As someone who advocated for this very idea back in 2007, I salute the organizers, SDOT, and others involved to actually make it happen. Small scale changes can have a big difference!

Hayley B

As a resident of the Biltmore, just southeast of the Summit Slope park and pea patch, I have been waiting patiently for these improvements and am excited to see them come to fruition. Given how long the waitlist is for the pea patch (I’ve been on it for years), I hoped more of the new space would be for garden patches… but other vegetation is welcome too, especially for those of us with pups (and there are approximately one billion pups within a two block radius). My pup is always trying to get into people’s gardens, so it will be good to have other vegetated space for her to sniff around.

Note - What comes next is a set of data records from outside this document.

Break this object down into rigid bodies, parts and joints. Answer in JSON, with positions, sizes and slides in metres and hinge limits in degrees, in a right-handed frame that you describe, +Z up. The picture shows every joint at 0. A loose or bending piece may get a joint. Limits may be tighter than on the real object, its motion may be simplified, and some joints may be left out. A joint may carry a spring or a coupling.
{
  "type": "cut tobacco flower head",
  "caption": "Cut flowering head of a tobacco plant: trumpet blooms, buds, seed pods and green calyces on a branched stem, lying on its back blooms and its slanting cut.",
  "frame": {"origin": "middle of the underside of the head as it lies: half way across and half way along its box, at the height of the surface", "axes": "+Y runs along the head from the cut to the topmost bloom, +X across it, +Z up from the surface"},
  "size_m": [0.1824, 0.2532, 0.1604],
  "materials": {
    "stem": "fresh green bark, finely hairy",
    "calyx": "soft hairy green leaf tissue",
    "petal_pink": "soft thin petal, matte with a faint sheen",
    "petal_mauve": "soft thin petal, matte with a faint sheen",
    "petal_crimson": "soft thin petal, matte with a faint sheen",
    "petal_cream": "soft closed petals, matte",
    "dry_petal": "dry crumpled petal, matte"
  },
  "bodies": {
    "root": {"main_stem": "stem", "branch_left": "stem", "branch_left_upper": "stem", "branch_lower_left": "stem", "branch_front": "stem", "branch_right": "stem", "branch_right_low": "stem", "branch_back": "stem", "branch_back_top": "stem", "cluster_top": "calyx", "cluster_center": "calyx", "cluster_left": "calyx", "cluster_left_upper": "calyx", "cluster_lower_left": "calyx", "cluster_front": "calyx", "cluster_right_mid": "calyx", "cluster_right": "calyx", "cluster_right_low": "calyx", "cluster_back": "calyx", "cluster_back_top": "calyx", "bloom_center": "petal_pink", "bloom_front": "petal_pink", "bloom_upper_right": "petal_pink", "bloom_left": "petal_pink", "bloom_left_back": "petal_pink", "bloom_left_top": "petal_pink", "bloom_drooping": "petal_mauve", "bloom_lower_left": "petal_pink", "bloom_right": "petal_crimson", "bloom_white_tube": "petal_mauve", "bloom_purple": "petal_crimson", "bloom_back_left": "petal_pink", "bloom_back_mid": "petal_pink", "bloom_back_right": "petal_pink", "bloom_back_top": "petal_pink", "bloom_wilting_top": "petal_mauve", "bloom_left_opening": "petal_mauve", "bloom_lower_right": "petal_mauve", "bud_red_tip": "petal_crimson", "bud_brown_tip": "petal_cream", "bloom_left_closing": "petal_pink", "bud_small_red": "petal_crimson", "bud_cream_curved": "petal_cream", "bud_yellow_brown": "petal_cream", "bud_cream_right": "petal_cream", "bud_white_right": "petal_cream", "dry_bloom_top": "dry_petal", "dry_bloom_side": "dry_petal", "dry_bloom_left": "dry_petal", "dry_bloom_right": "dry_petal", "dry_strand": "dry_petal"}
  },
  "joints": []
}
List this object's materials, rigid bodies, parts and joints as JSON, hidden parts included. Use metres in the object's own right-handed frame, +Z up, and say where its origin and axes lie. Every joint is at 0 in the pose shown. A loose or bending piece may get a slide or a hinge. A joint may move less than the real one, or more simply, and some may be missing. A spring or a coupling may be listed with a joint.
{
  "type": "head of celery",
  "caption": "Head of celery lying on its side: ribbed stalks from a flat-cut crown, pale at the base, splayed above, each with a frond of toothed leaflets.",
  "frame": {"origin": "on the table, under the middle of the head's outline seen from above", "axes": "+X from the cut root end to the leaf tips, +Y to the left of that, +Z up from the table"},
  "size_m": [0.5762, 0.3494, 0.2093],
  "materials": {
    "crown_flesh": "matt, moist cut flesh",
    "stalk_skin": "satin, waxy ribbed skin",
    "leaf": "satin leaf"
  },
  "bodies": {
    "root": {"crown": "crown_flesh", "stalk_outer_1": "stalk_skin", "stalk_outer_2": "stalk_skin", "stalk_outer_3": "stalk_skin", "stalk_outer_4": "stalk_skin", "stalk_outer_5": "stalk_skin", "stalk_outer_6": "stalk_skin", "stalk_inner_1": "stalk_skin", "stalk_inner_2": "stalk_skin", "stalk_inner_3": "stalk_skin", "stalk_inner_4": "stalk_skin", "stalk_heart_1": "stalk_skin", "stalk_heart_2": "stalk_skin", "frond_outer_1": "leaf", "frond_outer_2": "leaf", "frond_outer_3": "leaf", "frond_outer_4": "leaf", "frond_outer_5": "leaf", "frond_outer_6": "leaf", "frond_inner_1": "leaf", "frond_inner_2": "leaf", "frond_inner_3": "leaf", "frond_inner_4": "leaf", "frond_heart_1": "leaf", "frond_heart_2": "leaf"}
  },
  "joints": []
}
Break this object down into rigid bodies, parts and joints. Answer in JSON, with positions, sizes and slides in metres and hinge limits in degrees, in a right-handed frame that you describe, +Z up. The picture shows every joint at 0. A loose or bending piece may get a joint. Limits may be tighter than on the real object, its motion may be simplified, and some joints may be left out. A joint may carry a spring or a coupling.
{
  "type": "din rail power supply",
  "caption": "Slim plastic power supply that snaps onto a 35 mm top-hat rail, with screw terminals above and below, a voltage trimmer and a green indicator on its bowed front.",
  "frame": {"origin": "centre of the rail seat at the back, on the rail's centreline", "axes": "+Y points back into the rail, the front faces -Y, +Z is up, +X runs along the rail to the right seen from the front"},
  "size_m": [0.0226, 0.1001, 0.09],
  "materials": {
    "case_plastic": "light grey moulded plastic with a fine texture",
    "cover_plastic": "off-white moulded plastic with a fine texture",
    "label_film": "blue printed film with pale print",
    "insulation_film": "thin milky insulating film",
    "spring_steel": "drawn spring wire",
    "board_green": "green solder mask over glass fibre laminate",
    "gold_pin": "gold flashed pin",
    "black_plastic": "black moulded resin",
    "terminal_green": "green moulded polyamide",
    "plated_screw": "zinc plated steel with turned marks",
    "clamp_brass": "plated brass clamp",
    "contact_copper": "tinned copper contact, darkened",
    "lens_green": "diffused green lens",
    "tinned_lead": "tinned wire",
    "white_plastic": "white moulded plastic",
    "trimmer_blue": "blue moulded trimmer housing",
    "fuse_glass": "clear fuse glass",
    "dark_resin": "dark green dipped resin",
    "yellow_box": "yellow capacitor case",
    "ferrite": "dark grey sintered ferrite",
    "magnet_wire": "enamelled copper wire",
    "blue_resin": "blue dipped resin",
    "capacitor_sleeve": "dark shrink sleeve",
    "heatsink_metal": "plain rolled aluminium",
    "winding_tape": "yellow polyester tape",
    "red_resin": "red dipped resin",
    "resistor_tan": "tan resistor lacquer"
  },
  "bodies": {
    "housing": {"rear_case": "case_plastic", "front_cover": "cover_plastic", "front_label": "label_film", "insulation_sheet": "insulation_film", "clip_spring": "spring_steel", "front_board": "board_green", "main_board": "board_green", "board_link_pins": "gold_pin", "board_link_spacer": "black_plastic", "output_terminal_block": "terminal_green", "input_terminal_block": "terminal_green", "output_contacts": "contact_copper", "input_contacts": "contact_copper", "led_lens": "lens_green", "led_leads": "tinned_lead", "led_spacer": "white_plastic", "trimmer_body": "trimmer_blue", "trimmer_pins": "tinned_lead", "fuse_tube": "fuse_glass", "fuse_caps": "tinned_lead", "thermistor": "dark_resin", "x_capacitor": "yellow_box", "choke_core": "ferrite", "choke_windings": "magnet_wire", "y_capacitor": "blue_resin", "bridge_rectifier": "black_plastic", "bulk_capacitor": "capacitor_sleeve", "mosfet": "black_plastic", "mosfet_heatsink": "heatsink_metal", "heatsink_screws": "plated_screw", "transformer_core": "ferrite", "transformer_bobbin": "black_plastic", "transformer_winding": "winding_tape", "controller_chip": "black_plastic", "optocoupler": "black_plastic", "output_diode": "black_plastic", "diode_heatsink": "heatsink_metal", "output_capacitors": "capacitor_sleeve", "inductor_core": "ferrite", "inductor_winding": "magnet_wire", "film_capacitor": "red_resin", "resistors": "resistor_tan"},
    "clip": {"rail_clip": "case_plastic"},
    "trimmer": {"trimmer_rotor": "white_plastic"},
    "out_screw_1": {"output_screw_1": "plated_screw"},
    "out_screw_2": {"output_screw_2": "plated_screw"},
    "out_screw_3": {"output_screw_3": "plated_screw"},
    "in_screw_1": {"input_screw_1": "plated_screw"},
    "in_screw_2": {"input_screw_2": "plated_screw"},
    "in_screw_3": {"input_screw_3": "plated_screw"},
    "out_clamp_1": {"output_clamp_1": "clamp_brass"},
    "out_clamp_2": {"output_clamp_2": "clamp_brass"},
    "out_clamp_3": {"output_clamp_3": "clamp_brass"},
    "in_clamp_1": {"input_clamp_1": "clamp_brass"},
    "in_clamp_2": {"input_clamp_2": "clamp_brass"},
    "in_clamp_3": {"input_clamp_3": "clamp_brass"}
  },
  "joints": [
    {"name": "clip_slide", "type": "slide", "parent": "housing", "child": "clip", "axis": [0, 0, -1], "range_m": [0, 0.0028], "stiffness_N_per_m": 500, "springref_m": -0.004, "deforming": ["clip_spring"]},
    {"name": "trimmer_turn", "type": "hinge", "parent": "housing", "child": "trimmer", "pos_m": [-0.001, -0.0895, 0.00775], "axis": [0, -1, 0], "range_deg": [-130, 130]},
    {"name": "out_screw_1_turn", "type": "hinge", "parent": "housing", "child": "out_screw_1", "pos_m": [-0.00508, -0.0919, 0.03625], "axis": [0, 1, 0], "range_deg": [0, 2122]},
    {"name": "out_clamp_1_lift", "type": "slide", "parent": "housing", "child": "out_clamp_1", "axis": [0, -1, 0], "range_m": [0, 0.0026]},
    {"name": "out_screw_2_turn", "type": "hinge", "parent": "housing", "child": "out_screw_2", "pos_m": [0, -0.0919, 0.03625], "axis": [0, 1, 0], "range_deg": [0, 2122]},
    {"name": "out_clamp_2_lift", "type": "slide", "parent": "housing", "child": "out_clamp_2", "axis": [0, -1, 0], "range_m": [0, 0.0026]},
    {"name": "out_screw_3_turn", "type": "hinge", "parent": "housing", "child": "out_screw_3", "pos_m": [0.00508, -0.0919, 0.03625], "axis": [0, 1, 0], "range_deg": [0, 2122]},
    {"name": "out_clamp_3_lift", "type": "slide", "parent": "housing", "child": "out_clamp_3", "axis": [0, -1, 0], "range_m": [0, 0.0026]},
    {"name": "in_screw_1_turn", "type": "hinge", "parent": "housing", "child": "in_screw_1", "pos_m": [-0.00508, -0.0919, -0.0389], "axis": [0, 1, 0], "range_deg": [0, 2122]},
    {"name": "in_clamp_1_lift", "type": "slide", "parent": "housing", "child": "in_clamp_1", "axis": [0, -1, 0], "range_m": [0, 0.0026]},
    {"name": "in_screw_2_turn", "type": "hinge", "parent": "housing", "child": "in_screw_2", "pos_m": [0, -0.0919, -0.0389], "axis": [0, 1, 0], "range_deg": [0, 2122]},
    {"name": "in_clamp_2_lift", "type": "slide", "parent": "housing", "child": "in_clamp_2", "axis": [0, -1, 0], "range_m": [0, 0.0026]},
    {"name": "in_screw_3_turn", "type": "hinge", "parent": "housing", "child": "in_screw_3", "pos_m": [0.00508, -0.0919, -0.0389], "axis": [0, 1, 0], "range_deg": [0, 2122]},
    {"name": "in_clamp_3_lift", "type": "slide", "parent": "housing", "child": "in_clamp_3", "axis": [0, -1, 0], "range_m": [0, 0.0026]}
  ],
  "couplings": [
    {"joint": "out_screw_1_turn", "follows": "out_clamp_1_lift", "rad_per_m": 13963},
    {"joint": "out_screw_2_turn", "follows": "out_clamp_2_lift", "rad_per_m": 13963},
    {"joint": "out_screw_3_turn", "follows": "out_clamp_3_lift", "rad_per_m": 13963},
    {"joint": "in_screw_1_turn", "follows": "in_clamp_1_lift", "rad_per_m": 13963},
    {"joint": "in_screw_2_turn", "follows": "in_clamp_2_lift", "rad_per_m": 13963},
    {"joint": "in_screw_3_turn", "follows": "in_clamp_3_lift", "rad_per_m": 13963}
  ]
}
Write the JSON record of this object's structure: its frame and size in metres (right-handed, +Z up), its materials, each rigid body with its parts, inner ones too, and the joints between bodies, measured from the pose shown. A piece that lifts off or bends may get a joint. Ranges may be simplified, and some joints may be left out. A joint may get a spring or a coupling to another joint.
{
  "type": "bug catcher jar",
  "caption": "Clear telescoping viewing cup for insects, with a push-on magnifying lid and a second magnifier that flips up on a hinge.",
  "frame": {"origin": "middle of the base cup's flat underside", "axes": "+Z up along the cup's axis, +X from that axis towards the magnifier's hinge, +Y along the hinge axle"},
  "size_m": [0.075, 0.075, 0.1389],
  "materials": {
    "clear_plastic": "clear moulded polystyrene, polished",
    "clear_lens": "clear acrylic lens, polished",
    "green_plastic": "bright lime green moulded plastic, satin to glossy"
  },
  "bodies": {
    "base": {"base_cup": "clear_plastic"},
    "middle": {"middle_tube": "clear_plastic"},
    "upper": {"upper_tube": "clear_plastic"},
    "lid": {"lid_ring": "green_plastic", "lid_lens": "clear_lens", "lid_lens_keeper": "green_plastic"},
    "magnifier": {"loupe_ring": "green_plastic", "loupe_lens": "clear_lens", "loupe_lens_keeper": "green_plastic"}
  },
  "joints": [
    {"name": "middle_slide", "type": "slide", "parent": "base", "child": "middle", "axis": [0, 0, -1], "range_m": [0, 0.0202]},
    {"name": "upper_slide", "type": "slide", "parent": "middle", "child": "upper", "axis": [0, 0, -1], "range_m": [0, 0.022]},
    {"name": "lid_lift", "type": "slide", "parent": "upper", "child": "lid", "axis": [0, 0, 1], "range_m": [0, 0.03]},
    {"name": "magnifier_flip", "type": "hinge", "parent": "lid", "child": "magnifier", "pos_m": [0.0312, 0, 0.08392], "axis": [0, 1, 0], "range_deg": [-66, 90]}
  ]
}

Can’t wait for the last of the plants to go in and fences to come down, so we can fully enjoy our back yard again.

Cameron Sparr

Great to see these little improvements. Although I do wonder if the streets could have been closed off entirely in both cases, allowing space for a larger park. Do we have to have a through-intersection at _every_ block?

It especially seems like a missed opportunity at John Street since we already got rid of the parking!

Cameron Sparr

Fair enough, good to know there’s a reason behind it.

Do you know if SFD is open to streets being converted to pedestrian-only? The idea would be that they’re still paved and usable by a vehicle in case of an emergency, but for regular day-to-day they would only be for pedestrians.